A British physiologist and pioneer in reproductive medicine, Robert G.
Edwards, won the Nobel Prize in Medicine for developing in-vitro
fertilization.
Edwards, 85, a former professor at the University of Cambridge in England,
will get the 10 million-kronor ($1.5 million) prize, the Nobel Assembly said
today in Stockholm. He won the Albert Lasker award for clinical medical
research in 2001. His research partner, Patrick Steptoe, died in 1988.
Edwards, who along with Steptoe created the first test tube baby in 1978,
conducted his reproductive research in the face of opposition from church
and government. He has now left Cambridge, a spokesman for the university
said. His health is frail and he isn’t available for interviews, said Mike
Macnamee, chief executive of Bourn Hall, the Cambridge clinic where Edwards
and Steptoe first performed IVF. Macnamee, who joined Edwards’s research
team in the early 1980s, said the two scientists were “pushing back
frontiers.”
“The work at Bourn Hall in those heady days was directed at making the
treatment more widely available and the patients were well aware that they
too were making history,” Macnamee said in an e-mailed statement. “There
are now over 4 million IVF babies worldwide as a result of the techniques
developed in Cambridge.”
Army Service
Edwards, who was born in Leeds, served in the British army in Jordan, Egypt
and Iraq before earning an undergraduate degree in zoology and agriculture
from the University of Bangor, Wales. He did postgraduate work at the
University of Edinburgh’s Institute of Animal Genetics.

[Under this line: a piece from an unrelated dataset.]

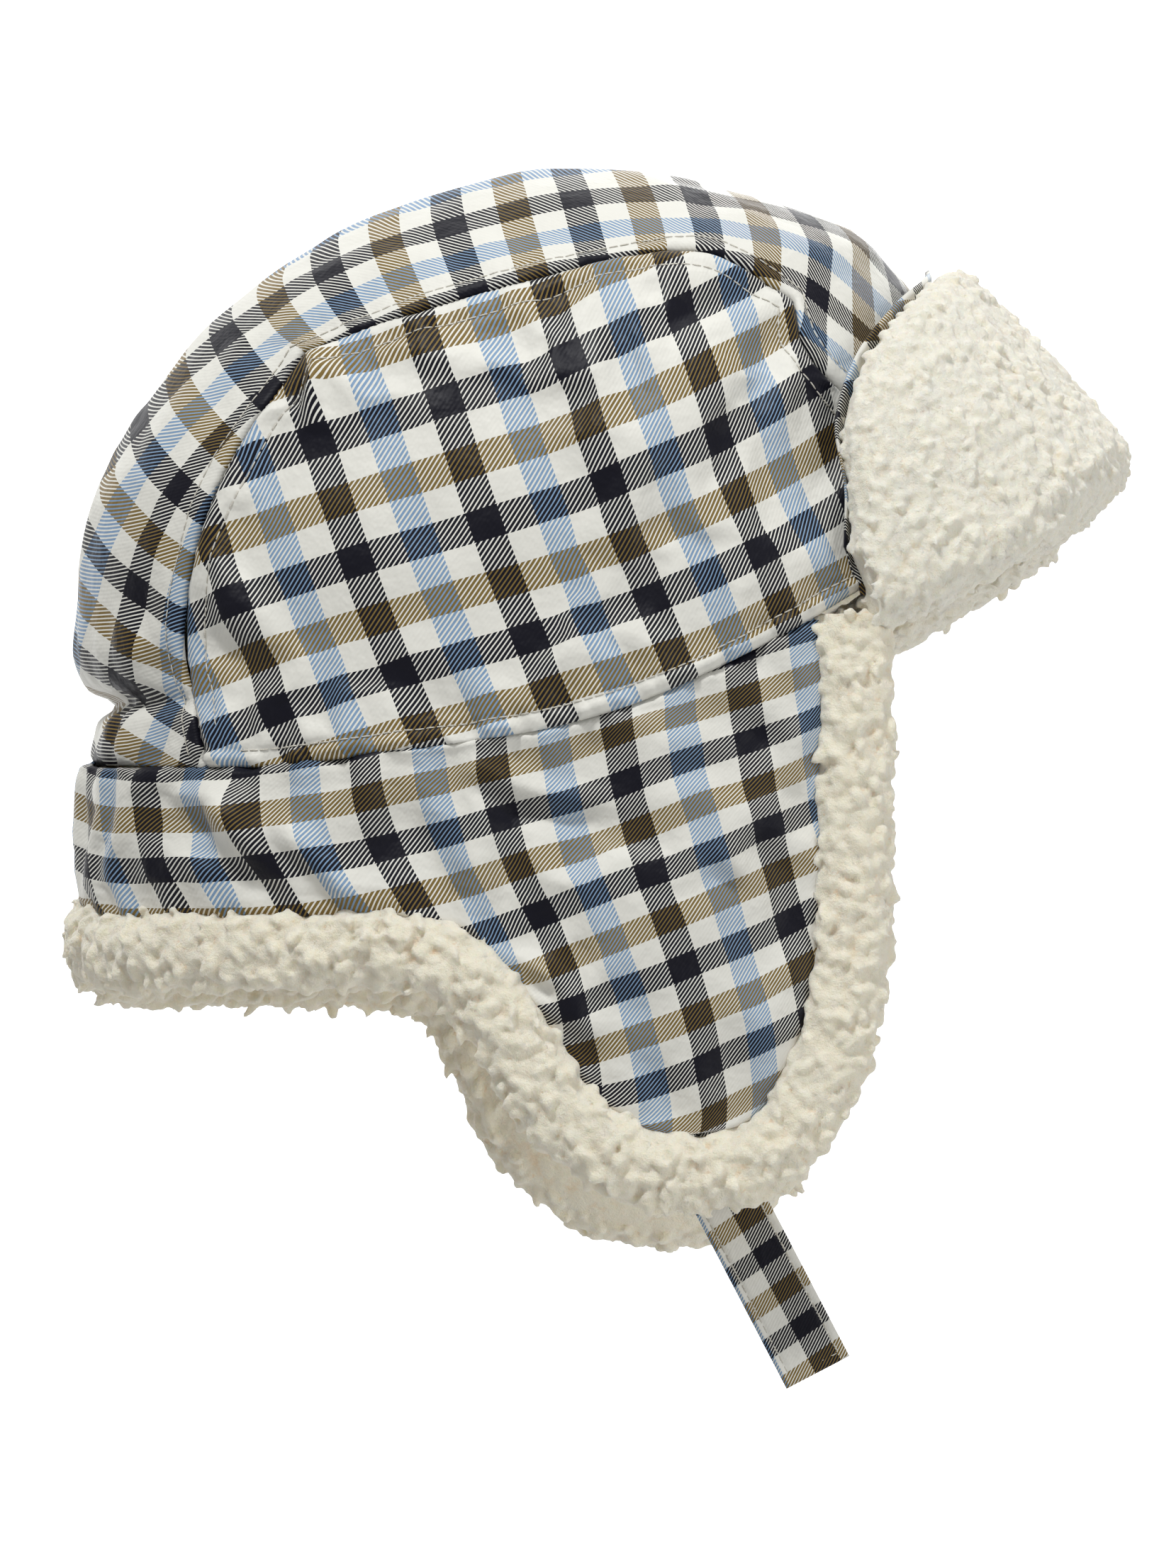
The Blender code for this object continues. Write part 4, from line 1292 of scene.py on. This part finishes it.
def strap_stitches(material):
    half = STRAP_WIDTH / 2 - STRAP_STITCH_INSET
    low = STRAP_LENGTH - STRAP_STITCH_INSET
    corners = np.array([(8.0, -half), (low, -half), (low, half), (8.0, half)])
    legs = [np.linspace(a, b, 40) for a, b in zip(corners, corners[1:])]
    path = along(np.vstack(legs), np.linspace(0, 1, 260))
    rows = []
    for face in (1, -1):
        out = np.full(len(path), face * (STRAP_THICKNESS / 2 - 0.2))
        ways = np.repeat(OUT_RIGHT[None] * face, len(path), axis=0)
        rows.append((strap_points(path[:, 0], path[:, 1], out), ways))
    return stitches(rows, "chin_strap_topstitch", material)


def hook_tape(material):
    """Moulded hooks in rows on the strap's inner face."""
    down, side = strap_grid(HOOKS_FROM, HOOKS_TO, HOOKS_HALF, (90, 44))
    edge = np.minimum(HOOKS_HALF - np.abs(side), np.minimum(down - HOOKS_FROM, HOOKS_TO - down))
    rows = np.clip(np.sin(down * HOOK_TURNS) * np.sin(side * HOOK_TURNS), 0, 1)
    hooks = 0.35 * rows * ease(edge, 0.6, 1.4)
    base = -(STRAP_THICKNESS / 2 + 0.1)
    front = strap_points(down, side, base - 0.75 * ease(edge, -0.2, 0.5) - hooks)
    back = strap_points(down, side, np.full(down.shape, base + 0.3))
    return slab_object("strap_hook_tape_moulded", front, back, material)


def loop_patch(panel, material):
    """The soft half of the fastening, sewn on the left earflap."""
    (x, z), (wide, high) = PATCH_MIDDLE, PATCH_HALF
    across, down = np.linspace(x - wide, x + wide, 46), np.linspace(z + high, z - high, 64)
    flat = np.stack(np.meshgrid(across, down, indexing="ij"), axis=-1)
    base = side_view_points(flat)
    seat, ways = panel.settle(base.reshape(-1, 3))
    edge = np.min(PATCH_HALF - np.abs(flat - PATCH_MIDDLE), axis=-1).reshape(-1)
    nap = 0.35 * curl_heights(base.reshape(-1, 3), 1.3, 5) * ease(edge, 0.8, 1.8)
    dent = 0.3 * bump(edge - 1.3, 0.5)
    lift = 0.25 + 0.9 * ease(edge, -0.2, 0.5) + nap - dent
    front = (seat + lift[:, None] * ways).reshape(base.shape) * LEFT
    back = (seat - 0.3 * ways).reshape(base.shape) * LEFT
    return slab_object("flap_loop_patch_napped", front, back, material)


def care_label(material):
    """A blank folded label sewn to the lining inside the nape."""
    stations, cells = np.linspace(0.3, 0.58, 30), 40
    half = np.stack([centre_half(station, cells) for station in stations])
    middle = both_halves(half, LEFT)[:, 30:51]
    curl = 0.8 * np.linspace(0, 1, 30)[:, None] ** 3 + 0.15 * smooth_noise(middle, 7, 3)
    front = offset(middle, -(18.6 + curl[::-1]))
    back = offset(middle, -(18.1 + curl[::-1]))
    return slab_object("care_label_folded", front, back, material)


def nape_elastic(panel, material):
    """Ribbed elastic inside the casing, gathered with it."""
    height = panel.base[:, 40, 2]
    rows = np.flatnonzero((height > -36) & (height < -24) & (np.arange(len(height)) < 60))
    patch = panel.points[rows[0] : rows[-1] + 1, 8:73]
    ways = panel.normals[rows[0] : rows[-1] + 1, 8:73]
    outer, inner = patch - 1.4 * ways, patch - 2.6 * ways
    return slab_object("nape_elastic_gathered", outer, inner, material)


def topstitching(centre, right, thread):
    """Rows on both sides of each long seam, and over the base seam."""
    rows = []
    half = centre.points.shape[1] // 2
    for columns in (slice(0, half + 1), slice(2 * half, half - 1, -1)):
        path = []
        for apart, line in zip(centre.from_seam[:, columns], centre.base[:, columns]):
            path.append([np.interp(TOPSTITCH_INSET, apart, line[:, k]) for k in range(3)])
        rows.append(centre.settle(np.array(path)[2:-2], 0.1))
    seam = along(SIDE_SEAM, np.linspace(0.03, 0.985, 420))
    heading = unit(np.gradient(seam, axis=0))
    inset = smooth_path(seam + TOPSTITCH_INSET * heading[:, ::-1] * (1, -1))
    foot = along(spline(SIDE_BASE), np.linspace(0.04, 0.95, 380))
    turn = unit(np.gradient(foot, axis=0))
    above = foot + BASE_CHANNEL * turn[:, ::-1] * (-1, 1)
    for flat in (inset, above):
        path, ways = right.settle(side_view_points(flat), 0.1)
        rows += [(path, ways), (path * LEFT, ways * LEFT)]
    return stitches(rows, "crown_topstitch", thread)


def smooth_path(path, passes=12):
    path = path.copy()
    for _ in range(passes):
        path[1:-1] = (path[:-2] + 2 * path[1:-1] + path[2:]) / 4
    return path


def shift_some(piece, axis, reach, shift):
    """Shifts a piece's points by a share that grows along an axis."""
    points = read_all(piece.data.vertices, "co") / MM
    share = ease(points @ np.array(axis, np.float32), *reach)[:, None]
    move_points(piece.data, points + share * np.array(shift))


def hang_lower(piece):
    """The left earflap hangs a little lower and further back than the right one."""
    shift_some(piece, (0, 0, -1), EARFLAP_DROP, EARFLAP_SHIFT)


def sag_left(piece):
    """The flap's left half sits slightly lower than its right half."""
    shift_some(piece, (0, 1, 0), FLAP_SAG, FLAP_SHIFT)


def bend(piece):
    """Bakes a piece's transform into its mesh."""
    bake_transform(piece)


def fold_blend(piece):
    """Bakes a piece of the earflap's cloth or pile in place, through bend."""
    bend(piece)


def flap_blend(piece):
    """Bakes a piece of the front flap in place, through bend."""
    bend(piece)


def finish_piece(piece, nodes, body=None):
    """Parents a piece to the body it rides and hides the parts it stands for; one without a body is left unparented.
    """
    if body:
        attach(piece, body)
    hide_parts(*nodes)


def flap_face(points, ways):
    """1 on the flap's outer side and rim, less on the side against the cloth."""
    away = unit(points * (1, 1, 0))
    return np.where(np.sum(away * ways, axis=1) > -0.3, 1.0, 0.2)


def outer_face(points, ways):
    """How much a spot of the pile shows from outside: curls and hairs go there."""
    return np.clip(0.35 + np.where(oval_level(points) > -0.22, 0.65, 0.0), 0, 1)


def build_hat():
    check = check_cloth("check_cloth")
    pile = curly_pile("curly_pile", PILE_ROOT_SHADE, PILE_TOP)
    border_pile = curly_pile("border_pile", BORDER_ROOT_SHADE, BORDER_TOP)
    thread = sewing_thread("cream_thread")

    centre, right, band = centre_panel(), side_panel(), band_panel()
    layers = ("shell", "wadding")
    for name, panel in (("center", centre), ("right", right), ("left", right.mirrored())):
        nodes = [f"crown_{name}_{part}" for part in layers]
        finish_piece(panel.cloth(f"crown_{name}_cloth", check), nodes, "crown")
    linings = [f"crown_{name}_lining" for name in ("center", "right", "left")]
    lining = pile_object("crown_lining_pile", crown_pile_parts(), pile, 1.8, 4.6, 3)
    finish_piece(lining, linings, "crown")

    bands = {"right": band, "left": band.mirrored()}
    for word, side in (("right", 1), ("left", -1)):
        cloth = bands[word].cloth(f"earflap_{word}_cloth", check)
        nodes = [f"{part}_{word}_{layer}" for part in ("band", "earflap") for layer in layers]
        looks = (border_pile, 1.8, 4.0, 5 + side, BORDER_LOCK, outer_face, side)
        fleece = pile_object(f"earflap_{word}_pile", band_pile_parts(), *looks)
        pile_nodes = [f"band_{word}_lining", f"earflap_{word}_lining"]
        for piece, slot, solids in ((cloth, "check_cloth", nodes), (fleece, "pile", pile_nodes)):
            if word == "left":
                hang_lower(piece)
            finish_piece(piece, solids, None)
            fold_blend(piece)

    looks = (pile, 1.4, 3.0, 9, FLAP_LOCK, flap_face)
    flap = pile_object("front_flap_fleece", flap_pile_parts(), *looks)
    sag_left(flap)
    finish_piece(flap, ["forehead_fold", "front_flap_pile", "front_flap_wadding"], None)
    flap_blend(flap)
    cloth = flap_cloth(check)
    sag_left(cloth)
    finish_piece(cloth, ["front_flap_shell"])
    flap_blend(cloth)

    finish_piece(topstitching(centre, right, thread), [], "crown")
    rib = woven_tape("elastic_rib", srgb(222, 221, 214), srgb(190, 188, 178))
    finish_piece(nape_elastic(centre, rib), ["nape_elastic"], "crown")
    strap = strap_cloth(check)
    finish_piece(strap, ["chin_strap"])
    bend(strap)
    finish_piece(strap_stitches(thread), [], "strap")
    hooks = woven_tape("hook_tape", srgb(214, 206, 190), srgb(176, 168, 150), 1400.0, 0.0003)
    finish_piece(hook_tape(hooks), ["strap_hook_tape"], "strap")
    loops = woven_tape("loop_tape", srgb(216, 209, 194), srgb(170, 162, 145), 1800.0, 0.0007)
    patch = loop_patch(band, loops)
    hang_lower(patch)
    finish_piece(patch, ["flap_loop_patch"], "earflap_left")
    label = woven_tape("label_satin", srgb(236, 234, 226), srgb(222, 219, 208), 700.0, 0.0001)
    finish_piece(care_label(label), ["care_label"], "crown")


def look_at(eye, target):
    return (Vector(target) - Vector(eye)).to_track_quat("-Z", "Y").to_euler()


def add_light(name, place, size, power):
    light = bpy.data.lights.new(name, "AREA")
    light.shape = "DISK"
    light.size = size
    light.energy = power
    made = add_object(name, light)
    made.location = place
    made.rotation_euler = look_at(place, LIT_SPOT)


VIEW_CENTRE = (-5.9, 0.0, -42.5)
VIEW_HEIGHT = 398.2  # what the frame shows at the hat's middle, top to bottom
VIEW_DISTANCE = 5.0
VIEW_TURN, VIEW_RISE = math.radians(-1.0), math.radians(-1.5)
# The floor and backdrop, in metres, far enough out for a camera 5 m away on any side.
FLOOR_HEIGHT, FLOOR_HALF = -3.6, 7
BACKDROP_PLACE, BACKDROP_TOP = 5.8, 6.0
BACKDROP_GLOW, SKY_GLOW = 1.1, 0.37

LIT_SPOT = (0, 0, -0.03)
LIGHTS = [  # name, place, size, power
    ("key", (-0.8, -1.3, 2.2), 0.4, 49.0),
    ("fill", (1.7, -1.7, -0.2), 1.8, 20.0),
    ("top", (0.3, 0.4, 2.2), 1.2, 11.0),
    ("back", (0.8, 2.3, 1.0), 1.6, 12.0),
]


def plain_surface(name, corners, glow=0.0):
    look = Shading(name, grey(0.9), 0.9)
    place = look.place()
    tone = look.ramp(look.noise(place, 3.0), [(0.0, grey(0.9)), (1.0, grey(0.93))])
    look.feed(look.shader, {"Base Color": tone})
    if glow:
        look.shader.inputs["Emission Color"].default_value = (1, 1, 1, 1)
        look.shader.inputs["Emission Strength"].default_value = glow
    data = bpy.data.meshes.new(name)
    data.from_pydata(corners, [], [(0, 1, 2, 3)])
    data.materials.append(look.material)
    add_object(name, data)


def build_studio():
    scene = bpy.context.scene
    scene.view_settings.view_transform = "Standard"
    world = bpy.data.worlds.new("studio")
    world.use_nodes = True
    world.node_tree.nodes["Background"].inputs[0].default_value = (1.0, 1.0, 1.0, 1)
    world.node_tree.nodes["Background"].inputs[1].default_value = SKY_GLOW
    scene.world = world
    half, low, far = FLOOR_HALF, FLOOR_HEIGHT, BACKDROP_PLACE
    square = ((-half, -half), (half, -half), (half, half), (-half, half))
    plain_surface("floor", [(x, y, low) for x, y in square])
    rows = ((-half, low), (half, low), (half, BACKDROP_TOP), (-half, BACKDROP_TOP))
    plain_surface("backdrop", [(x, far, z) for x, z in rows], BACKDROP_GLOW)
    for light in LIGHTS:
        add_light(*light)

    camera = bpy.data.cameras.new("camera")
    camera.sensor_fit = "VERTICAL"
    camera.sensor_height = 24.0
    camera.lens = 12.0 / (VIEW_HEIGHT * MM / 2 / VIEW_DISTANCE)
    camera.clip_end = 50
    made = add_object("camera", camera)
    target = np.array(VIEW_CENTRE) * MM
    level = math.cos(VIEW_RISE)
    away = np.array([math.sin(VIEW_TURN) * level, -math.cos(VIEW_TURN) * level, math.sin(VIEW_RISE)])
    made.location = target + VIEW_DISTANCE * away
    made.rotation_euler = look_at(made.location, target)
    scene.camera = made


build_hat()
build_studio()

As a young researcher, Edwards began work on mice reproduction. He studied
fertilized eggs collected from female mice, which tend to ovulate at night,
according to the Lasker citation. After three years of midnight visits to
the lab, he found a way to coax the animals to ovulate during daytime,
according to the citation. He also developed a way to prod dormant eggs to
mature outside the female’s body.
Edwards began working on humans by persuading gynecologists to give him
slices of human ovaries from women who underwent surgery. In 1969, he
published a paper in which he described having achieved fertilization
outside a woman’s body. He joined forces with Steptoe, who collected
ripened eggs directly from women’s ovaries.
Louise Brown
Edwards worked on fertilizing them in the lab. In 1972, they started trying
to place the eggs in the womb of infertile women. On July 25, 1978, Louise
Brown, the first test tube baby, was born using the procedure developed by
Edwards and Steptoe.
Last year’s Nobel prize in medicine went to Elizabeth Blackburn, a
professor at the University of California in San Francisco, Carol Greider
from Johns Hopkins University School of Medicine in Baltimore and Jack
Szostak of Harvard Medical School in Boston, for research on cell division.
Annual prizes for achievements in physics, chemistry, medicine, peace and
literature were established in the will of Alfred Nobel, the Swedish
inventor of dynamite, who died in 1896. The Nobel Foundation was established
in 1900 and the prizes were first handed out the following year.
An economics prize was created in 1969 in memory of Nobel by the Swedish
central bank. Only the peace prize is awarded outside Sweden, by the five-
member Norwegian Nobel Committee in Oslo.